Collected material:
>>>
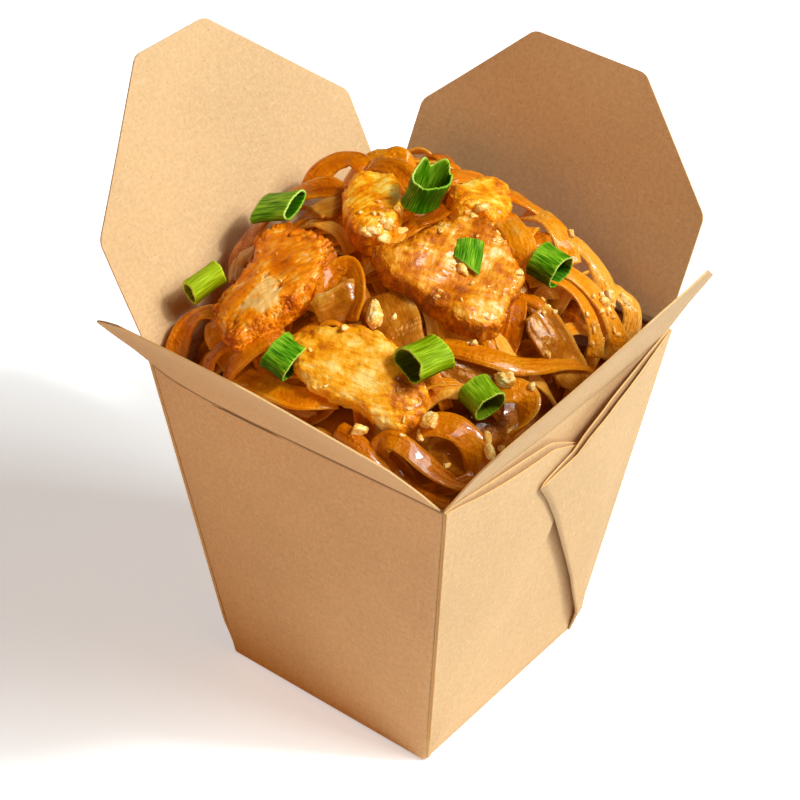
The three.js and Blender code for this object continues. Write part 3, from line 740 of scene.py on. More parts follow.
# the spring onion: middle, heading and pitch of each tube, its length, its half width and half height where it is
# pressed flat, how far it is turned about its own line, and where an end is torn
springOnions = {
    "spring_onion_1": {"at": (-44.3, -31.8, 121.5), "heading": 76.6, "pitch": 16.5, "length": 9.8, "half": (2.8, 3.8),
        "turn": 12.7, "seed": 1, "ripe": 0.35},
    "spring_onion_2": {"at": (-42.0, -4.9, 132.3), "heading": 13.1, "pitch": 22.3, "length": 10.7, "half": (6.1, 2.0),
        "turn": 4.6, "seed": 2, "ripe": 0.02},
    "spring_onion_3": {"at": (-7.4, 12.9, 142.9), "heading": 36.7, "pitch": 69.8, "length": 7.9, "half": (6.5, 4.0),
        "turn": -39.3, "seed": 3, "torn": 2.6, "back": 40},
    "spring_onion_5": {"at": (25.0, 23.7, 128.2), "heading": 0.7, "pitch": -12.1, "length": 7.5, "half": (5.0, 4.3),
        "turn": -3.4, "seed": 5},
    "spring_onion_6": {"at": (-8.8, -41.4, 120.0), "heading": 8.8, "pitch": -19.8, "length": 6.9, "half": (6.5, 4.4),
        "turn": -9.1, "seed": 6},
    "spring_onion_7": {"at": (21.5, -24.2, 124.0), "heading": 79.2, "pitch": -4.3, "length": 10.2, "half": (5.3, 3.7),
        "turn": 2.9, "seed": 7, "torn": 0.7, "tornAt": -1, "back": 200, "ripe": 0.24},
    "spring_onion_8": {"at": (34.8, -17.9, 114.8), "heading": -14.7, "pitch": -16.0, "length": 7.0,
        "half": (4.5, 4.4), "turn": 3.9, "seed": 8, "ripe": 0.16},
}


def makeSpringOnionMaterial(name, deep, mid, light, ribs):
    material, tree, shader = newMaterial(name)
    place = uvPlace(tree, "leaf")
    ribMask = noiseOf(tree, stretched(tree, place, (150.0, 1.4, 1.0)), 1.0, 2.0)
    broadMask = noiseOf(tree, stretched(tree, place, (7.0, 0.9, 1.0)), 1.0, 2.0)
    tint = swing(tree, ribMask, ribs, broadMask)
    tint = maths(tree, "ADD", tint, maths(tree, "MULTIPLY", attribute(tree, "cut"), 0.35))
    # painted shade: the underside of each tube is darker
    tint = maths(tree, "SUBTRACT", tint, maths(tree, "MULTIPLY", attribute(tree, "under"), 0.35))
    colour = ramp(tree, tint, [(0.2, deep), (0.48, mid), (0.85, light)])
    # older leaf is yellower
    yellower = blendColour(tree, 1.0, colour, tone("#D0B000"), "ADD")
    colour = blendColour(tree, attribute(tree, "ripe"), colour, yellower)
    sheen = {"Roughness": 0.45, "Specular IOR Level": 0.3, "Specular Tint": tone("#F2FF9A")}
    feed(tree, shader, {"Base Color": colour, **sheen})
    soften(tree, shader, 0.1, (0.5, 1.0, 0.1), 0.8)
    bump(tree, shader, ribMask, 0.7, 0.2)
    return material


leafSkin = makeSpringOnionMaterial("springOnionSkin", "#1B5600", "#4A8C00", "#A0C42A", 2.2)
leafCut = makeSpringOnionMaterial("springOnionCut", "#4A8A00", "#86B41C", "#C8DC6C", 0.8)


def buildSpringOnion(name, ring):
    # one leaf: a grid rolled into a pressed tube
    bm = bmesh.new()
    ripe, cut, under = newLayers(bm, "ripe", "cut", "under")
    bmesh.ops.create_grid(bm, x_segments=72, y_segments=22, size=1)
    unwrap(bm.verts, bm.loops.layers.uv.new("leaf"), at=(ring["seed"] * 0.13, 0.0))
    place = laid(Vector(ring["at"]), Vector((0, 0, 1)), ring["heading"], (0, -ring["pitch"]))
    place = place @ Matrix.Rotation(math.radians(ring["turn"]), 4, "X")
    half = ring["half"]
    seed = ring["seed"] * 5 + 3
    for vert in bm.verts:
        vert[ripe] = ring.get("ripe", 0.0)
        angle = math.pi * (vert.co.x + 0.5)
        reach = vert.co.y
        spin = Vector((math.cos(angle), math.sin(angle), 0))
        uneven = noise.noise(Vector((spin.x * 1.1, spin.y * 1.1, seed + reach * 0.4)))
        end = ring["length"] / 2 + 0.08 * noise.noise(Vector((spin.x * 9, spin.y * 9, seed)))
        end += 0.35 * noise.noise(Vector((spin.x * 1.6, spin.y * 1.6, seed + 9 * math.copysign(1, reach))))
        if ring.get("torn") and reach * ring.get("tornAt", 1) > 0:
            # the torn end stands up in a few points on one side
            points = abs(math.sin(angle * 2.5 + 0.6)) ** 1.4
            facing = math.cos(angle - math.radians(ring["back"]))
            torn = smooth(0.1, 0.7, facing) * (0.2 + 1.2 * points)
            end += ring["torn"] * (torn + 0.12 * noise.noise(Vector((spin.x * 3, spin.y * 3, seed))))
        flare = 1 + 0.05 * abs(reach) ** 3
        rib = 0.07 * math.sin(angle * 23 + 2 * uneven) + 0.05 * math.sin(angle * 41 + 5 * uneven)
        pinch = 1 + 0.10 * noise.noise(Vector((reach * 0.8, seed, 0)))
        y = (half[0] + rib) * (1 + 0.05 * uneven) * spin.x * flare
        z = (half[1] + rib) * (1 + 0.10 * uneven) * math.copysign(abs(spin.y) ** 0.9, spin.y) * pinch * flare
        vert.co = place @ Vector((reach * end, y, z))
        vert[cut] = smooth(0.88, 1.0, abs(reach))
        # painted shade: the side of the tube that faces down is marked to be darker
        vert[under] = smooth(0.2, -0.6, spin.y)
    bmesh.ops.remove_doubles(bm, verts=bm.verts, dist=0.01)
    bmesh.ops.recalc_face_normals(bm, faces=bm.faces)
    piece = finish(camel(name, "Leaf"), bm, [leafSkin, leafCut], stands=[name])
    thicken(piece, 0.5, -1)


for name, ring in springOnions.items():
    buildSpringOnion(name, ring)

# the flat slice that lies on the chicken
flatSlice = {"height": 135.2, "corners": [(7.2, 7.4), (12.4, 12.0), (17.8, 2.6), (9.8, 2.2)], "arch": 0.8}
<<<
Exercise directions: Write out the whole listing again. Match it word for word.

Completed exercise:
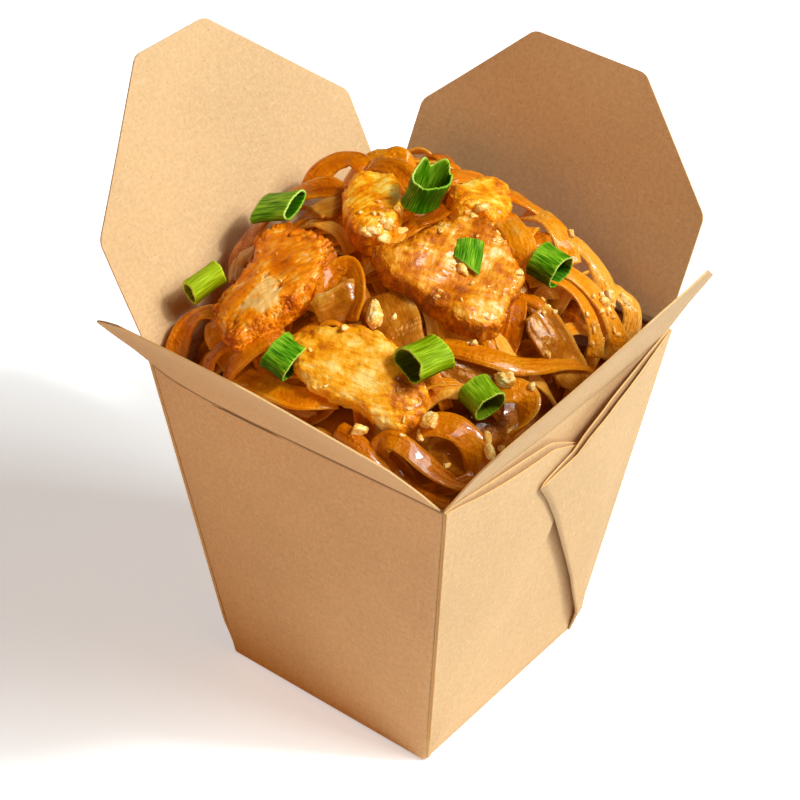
The three.js and Blender code for this object continues. Write part 3, from line 740 of scene.py on. More parts follow.
# the spring onion: middle, heading and pitch of each tube, its length, its half width and half height where it is
# pressed flat, how far it is turned about its own line, and where an end is torn
springOnions = {
    "spring_onion_1": {"at": (-44.3, -31.8, 121.5), "heading": 76.6, "pitch": 16.5, "length": 9.8, "half": (2.8, 3.8),
        "turn": 12.7, "seed": 1, "ripe": 0.35},
    "spring_onion_2": {"at": (-42.0, -4.9, 132.3), "heading": 13.1, "pitch": 22.3, "length": 10.7, "half": (6.1, 2.0),
        "turn": 4.6, "seed": 2, "ripe": 0.02},
    "spring_onion_3": {"at": (-7.4, 12.9, 142.9), "heading": 36.7, "pitch": 69.8, "length": 7.9, "half": (6.5, 4.0),
        "turn": -39.3, "seed": 3, "torn": 2.6, "back": 40},
    "spring_onion_5": {"at": (25.0, 23.7, 128.2), "heading": 0.7, "pitch": -12.1, "length": 7.5, "half": (5.0, 4.3),
        "turn": -3.4, "seed": 5},
    "spring_onion_6": {"at": (-8.8, -41.4, 120.0), "heading": 8.8, "pitch": -19.8, "length": 6.9, "half": (6.5, 4.4),
        "turn": -9.1, "seed": 6},
    "spring_onion_7": {"at": (21.5, -24.2, 124.0), "heading": 79.2, "pitch": -4.3, "length": 10.2, "half": (5.3, 3.7),
        "turn": 2.9, "seed": 7, "torn": 0.7, "tornAt": -1, "back": 200, "ripe": 0.24},
    "spring_onion_8": {"at": (34.8, -17.9, 114.8), "heading": -14.7, "pitch": -16.0, "length": 7.0,
        "half": (4.5, 4.4), "turn": 3.9, "seed": 8, "ripe": 0.16},
}


def makeSpringOnionMaterial(name, deep, mid, light, ribs):
    material, tree, shader = newMaterial(name)
    place = uvPlace(tree, "leaf")
    ribMask = noiseOf(tree, stretched(tree, place, (150.0, 1.4, 1.0)), 1.0, 2.0)
    broadMask = noiseOf(tree, stretched(tree, place, (7.0, 0.9, 1.0)), 1.0, 2.0)
    tint = swing(tree, ribMask, ribs, broadMask)
    tint = maths(tree, "ADD", tint, maths(tree, "MULTIPLY", attribute(tree, "cut"), 0.35))
    # painted shade: the underside of each tube is darker
    tint = maths(tree, "SUBTRACT", tint, maths(tree, "MULTIPLY", attribute(tree, "under"), 0.35))
    colour = ramp(tree, tint, [(0.2, deep), (0.48, mid), (0.85, light)])
    # older leaf is yellower
    yellower = blendColour(tree, 1.0, colour, tone("#D0B000"), "ADD")
    colour = blendColour(tree, attribute(tree, "ripe"), colour, yellower)
    sheen = {"Roughness": 0.45, "Specular IOR Level": 0.3, "Specular Tint": tone("#F2FF9A")}
    feed(tree, shader, {"Base Color": colour, **sheen})
    soften(tree, shader, 0.1, (0.5, 1.0, 0.1), 0.8)
    bump(tree, shader, ribMask, 0.7, 0.2)
    return material


leafSkin = makeSpringOnionMaterial("springOnionSkin", "#1B5600", "#4A8C00", "#A0C42A", 2.2)
leafCut = makeSpringOnionMaterial("springOnionCut", "#4A8A00", "#86B41C", "#C8DC6C", 0.8)


def buildSpringOnion(name, ring):
    # one leaf: a grid rolled into a pressed tube
    bm = bmesh.new()
    ripe, cut, under = newLayers(bm, "ripe", "cut", "under")
    bmesh.ops.create_grid(bm, x_segments=72, y_segments=22, size=1)
    unwrap(bm.verts, bm.loops.layers.uv.new("leaf"), at=(ring["seed"] * 0.13, 0.0))
    place = laid(Vector(ring["at"]), Vector((0, 0, 1)), ring["heading"], (0, -ring["pitch"]))
    place = place @ Matrix.Rotation(math.radians(ring["turn"]), 4, "X")
    half = ring["half"]
    seed = ring["seed"] * 5 + 3
    for vert in bm.verts:
        vert[ripe] = ring.get("ripe", 0.0)
        angle = math.pi * (vert.co.x + 0.5)
        reach = vert.co.y
        spin = Vector((math.cos(angle), math.sin(angle), 0))
        uneven = noise.noise(Vector((spin.x * 1.1, spin.y * 1.1, seed + reach * 0.4)))
        end = ring["length"] / 2 + 0.08 * noise.noise(Vector((spin.x * 9, spin.y * 9, seed)))
        end += 0.35 * noise.noise(Vector((spin.x * 1.6, spin.y * 1.6, seed + 9 * math.copysign(1, reach))))
        if ring.get("torn") and reach * ring.get("tornAt", 1) > 0:
            # the torn end stands up in a few points on one side
            points = abs(math.sin(angle * 2.5 + 0.6)) ** 1.4
            facing = math.cos(angle - math.radians(ring["back"]))
            torn = smooth(0.1, 0.7, facing) * (0.2 + 1.2 * points)
            end += ring["torn"] * (torn + 0.12 * noise.noise(Vector((spin.x * 3, spin.y * 3, seed))))
        flare = 1 + 0.05 * abs(reach) ** 3
        rib = 0.07 * math.sin(angle * 23 + 2 * uneven) + 0.05 * math.sin(angle * 41 + 5 * uneven)
        pinch = 1 + 0.10 * noise.noise(Vector((reach * 0.8, seed, 0)))
        y = (half[0] + rib) * (1 + 0.05 * uneven) * spin.x * flare
        z = (half[1] + rib) * (1 + 0.10 * uneven) * math.copysign(abs(spin.y) ** 0.9, spin.y) * pinch * flare
        vert.co = place @ Vector((reach * end, y, z))
        vert[cut] = smooth(0.88, 1.0, abs(reach))
        # painted shade: the side of the tube that faces down is marked to be darker
        vert[under] = smooth(0.2, -0.6, spin.y)
    bmesh.ops.remove_doubles(bm, verts=bm.verts, dist=0.01)
    bmesh.ops.recalc_face_normals(bm, faces=bm.faces)
    piece = finish(camel(name, "Leaf"), bm, [leafSkin, leafCut], stands=[name])
    thicken(piece, 0.5, -1)


for name, ring in springOnions.items():
    buildSpringOnion(name, ring)

# the flat slice that lies on the chicken
flatSlice = {"height": 135.2, "corners": [(7.2, 7.4), (12.4, 12.0), (17.8, 2.6), (9.8, 2.2)], "arch": 0.8}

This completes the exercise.